Even the stuff with Scalzanni isn’t developed as much as it should be, though his send-off is appropriate, taking place by that corpse swamp behind his mall. The finale brings the cover painting (again by Norm Eastman) to life: Stone gets on his Harley and barrels through the mall, firing the machine gun and rocket launcher on his bike. He ends up destroying the whole place, which proves to be kind of dumb, as right afterwards that radioactive cloud that’s been following him the entire novel finally breaks, and as we leave him Stone is scrambling for shelter from the acid rain.

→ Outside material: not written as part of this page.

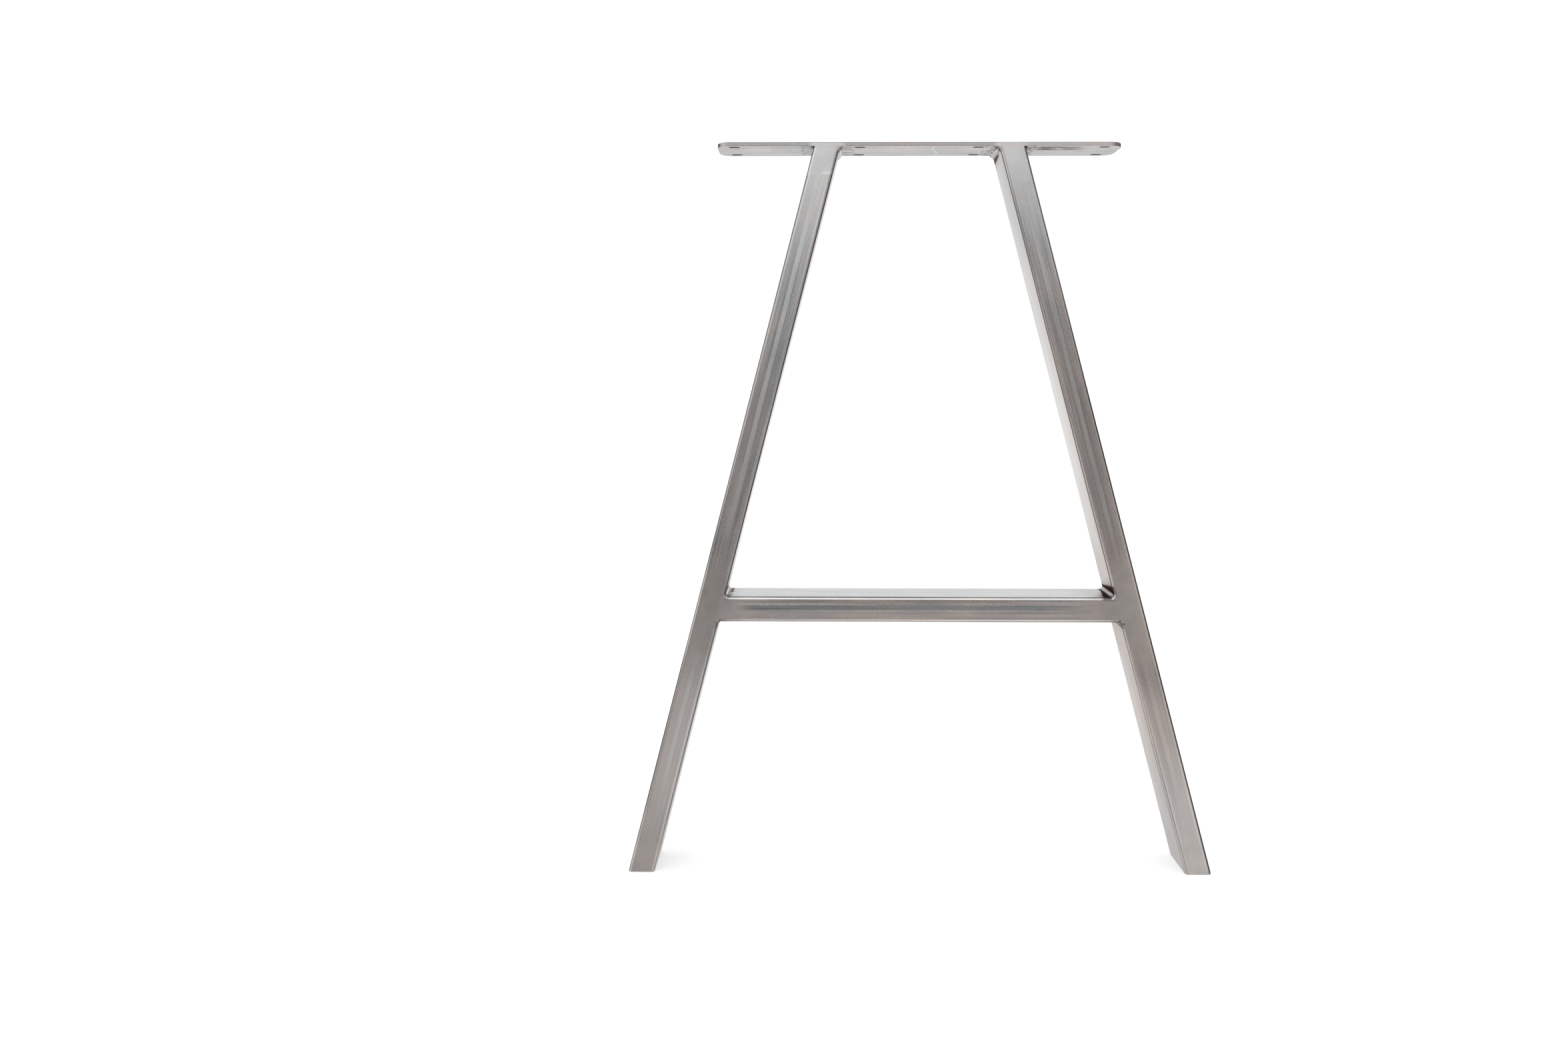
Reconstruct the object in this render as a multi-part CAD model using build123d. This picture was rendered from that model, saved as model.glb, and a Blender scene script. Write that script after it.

Overall I found The Warlord’s Revenge too grim and dour to be fun; I hate to speculate, but the idea I got from the book is that Stacy knew his own end was near and was sort of working through things in the text. Of course, my interpretation is likely colored by my knowledge of what happened to Stacy, but that’s the impression I got – to the extent that this one sort of creeped me out. Which is recommendation enough to check out the book, I guess. I didn’t read this one when I was a kid – the previous volume was the last one I got – but I’m curious what I would’ve thought of it at the time.

2 comments:

Grant said...

I know the written versions of his stories very haphazardly (I'm afraid), but the description of that scene of the dead couple being used as entertainment sounds like part of a disturbing Richard Matheson story called "Dance of the Dead."

Johny Malone said...

Great intuition, Joe. Perhaps all post-apocalyptic literature was influenced by the bleak climate imposed by the AIDS epidemic in those years.